O que a obra dirigida por Dan Kwan e Daniel Scheinert ensina sobre as escolhas e os caminhos
POR Olivia B. de Avelar

Em uma das cenas ápice do filme “Tudo em Todo Lugar ao Mesmo Tempo”- em cartaz nos cinemas de todo Brasil – quando a personagem Evelyn Wang está prestes a acessar as habilidades e o conhecimento de todas as suas versões no multiverso, a ação desacelera, ela dobra seu corpo para frente e começa a vomitar. Somos, imediatamente, surpreendidos. 

Antes desse momento, acompanhamos a escalada da personagem para entender a ruptura dimensional que ela está vivendo, para dominar seu desejo de espiar e sentir, por mais tempo, a realidade onde ela é rica e famosa – e não só uma mulher exausta e frustrada que luta para manter em dia as contas de sua pequena lavanderia. Torcemos para que as habilidades marciais de outra versão sua – que é mestre em Kung Fu – sejam empregadas em sua jornada para salvar todas as dimensões. Por isso, quando a vemos vomitar na frente de sua poderosa antagonista, dobrar seu corpo frágil e combalido e desmaiar sobre o chão acreditamos, por alguns segundos, que esse é o final do filme. Mas não é.

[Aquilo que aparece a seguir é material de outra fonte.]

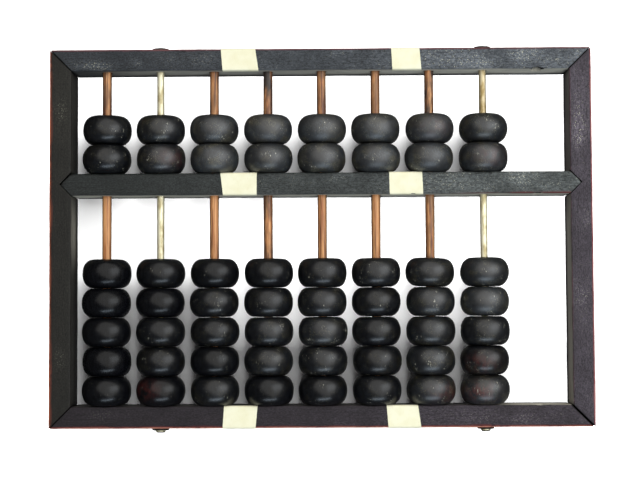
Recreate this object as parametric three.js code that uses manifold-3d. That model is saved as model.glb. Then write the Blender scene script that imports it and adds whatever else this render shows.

Eu poderia começar a falar sobre essa obra dirigida Dan Kwan e Daniel Scheinert a partir de muitas cenas. “Tudo em Todo Lugar ao Mesmo Tempo” parece um caleidoscópio alucinado que gira e nos deslumbra de todas as possíveis maneiras e em todas as mais improváveis e inesperadas direções. Eu poderia citar a personagem Joy Wang, filha de Evelyn, vestida em uma espécie de cosplay de Elvis Presley enquanto guia um porco em uma coleira.

 Ou os policiais norte americanos que apanham de uma mulher lésbica e asiática que luta com dois pênis de borracha – um em cada mão. Ou sobre a rosquinha que contém todo o universo. Ou sobre a belíssima cena da Evelyn cantora – mais uma versão sua – em um teatro chinês. Como eu disse: um caleidoscópio. Frenético. Extraordinário. Enlouquecedor.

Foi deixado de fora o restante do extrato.